Make an exact copy of the listing below.

Dataset excerpt:
|---|

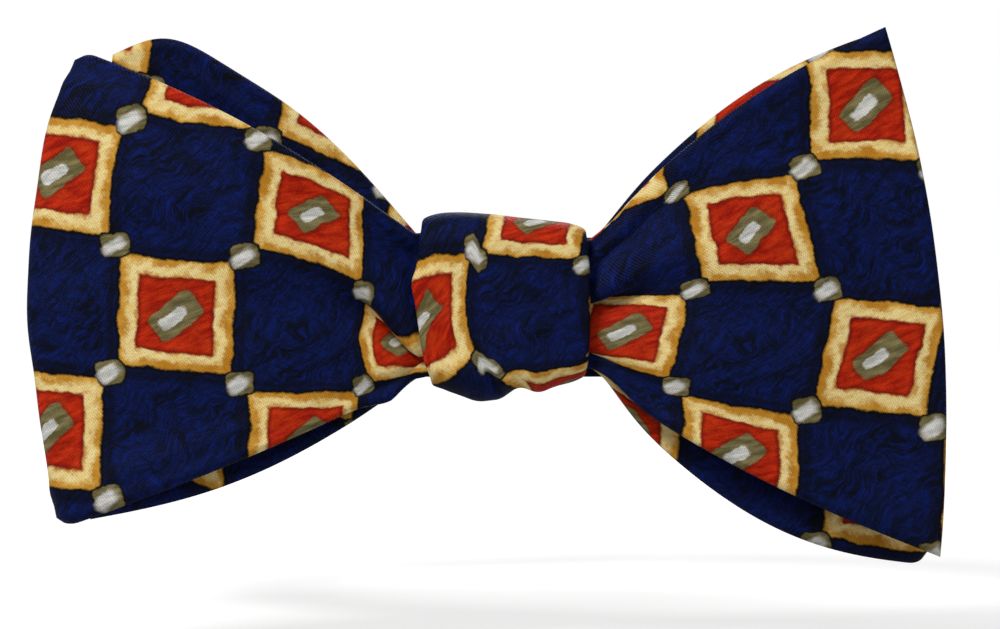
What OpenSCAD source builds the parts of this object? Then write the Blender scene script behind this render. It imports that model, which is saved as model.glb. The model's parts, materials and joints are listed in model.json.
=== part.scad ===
// A self-tie silk bow tie, tied, as it sits on a neck.
// +Z is up the neck, -Y is the front and +X is the right-hand side seen from the front.
// The origin is the centre of the neck loop, on the neck's axis.

/* [Neck loop] */
// Inner radius of the neck loop
neck_r = 61; // [56:0.5:70]
// Height of the neckband
band_h = 19; // [16:0.5:20]
// Thickness of the neckband: two layers of silk round a canvas core
band_t = 1.4; // [1.2:0.1:1.6]
// Arc of the band that swings open beside the hook, in degrees
flap_arc = 65; // [55:1:75]

/* [Knot] */
// Width of the knot across the bow
knot_w = 23; // [20:0.5:26]
// Height of the knot
knot_h = 24.4; // [23:0.2:27]
// Depth of the knot from front to back
knot_d = 16; // [15:0.5:18]

/* [Wings] */
// Reach of the left wing from the middle of the bow to its top corner
left_reach = 56; // [50:1:62]
// Reach of the right wing from the middle of the bow to its top corner
right_reach = 50.5; // [46:1:56]
// Height of the widest corner above the middle of the bow
wing_rise = 37; // [32:1:42]
// Thickness of one wing layer: face silk, canvas and back silk
leaf_t = 1.4; // [1.2:0.1:1.8]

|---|

Result of the exercise:
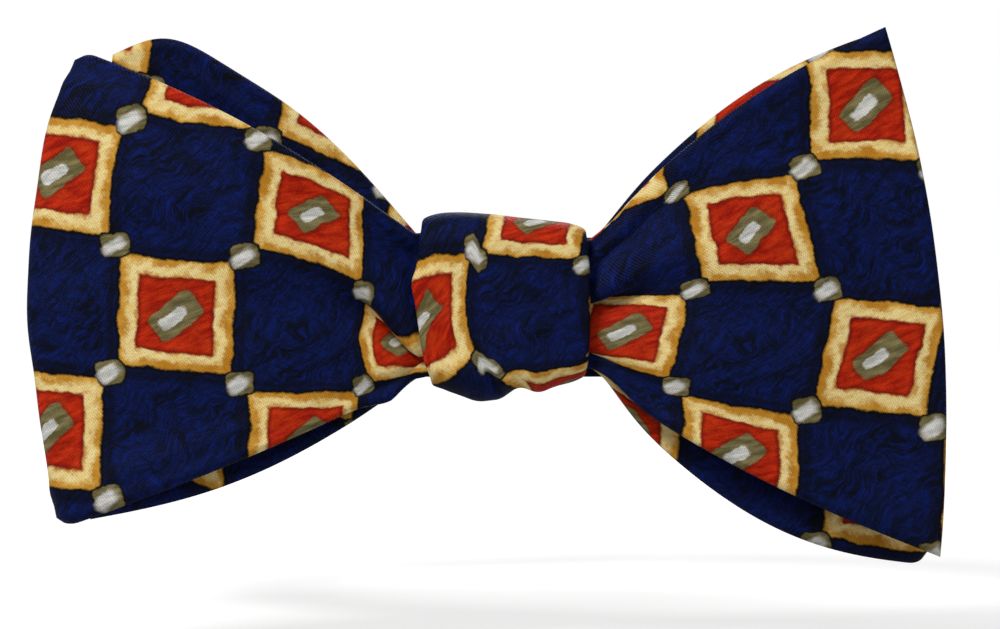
What OpenSCAD source builds the parts of this object? Then write the Blender scene script behind this render. It imports that model, which is saved as model.glb. The model's parts, materials and joints are listed in model.json.
=== part.scad ===
// A self-tie silk bow tie, tied, as it sits on a neck.
// +Z is up the neck, -Y is the front and +X is the right-hand side seen from the front.
// The origin is the centre of the neck loop, on the neck's axis.

/* [Neck loop] */
// Inner radius of the neck loop
neck_r = 61; // [56:0.5:70]
// Height of the neckband
band_h = 19; // [16:0.5:20]
// Thickness of the neckband: two layers of silk round a canvas core
band_t = 1.4; // [1.2:0.1:1.6]
// Arc of the band that swings open beside the hook, in degrees
flap_arc = 65; // [55:1:75]

/* [Knot] */
// Width of the knot across the bow
knot_w = 23; // [20:0.5:26]
// Height of the knot
knot_h = 24.4; // [23:0.2:27]
// Depth of the knot from front to back
knot_d = 16; // [15:0.5:18]

/* [Wings] */
// Reach of the left wing from the middle of the bow to its top corner
left_reach = 56; // [50:1:62]
// Reach of the right wing from the middle of the bow to its top corner
right_reach = 50.5; // [46:1:56]
// Height of the widest corner above the middle of the bow
wing_rise = 37; // [32:1:42]
// Thickness of one wing layer: face silk, canvas and back silk
leaf_t = 1.4; // [1.2:0.1:1.8]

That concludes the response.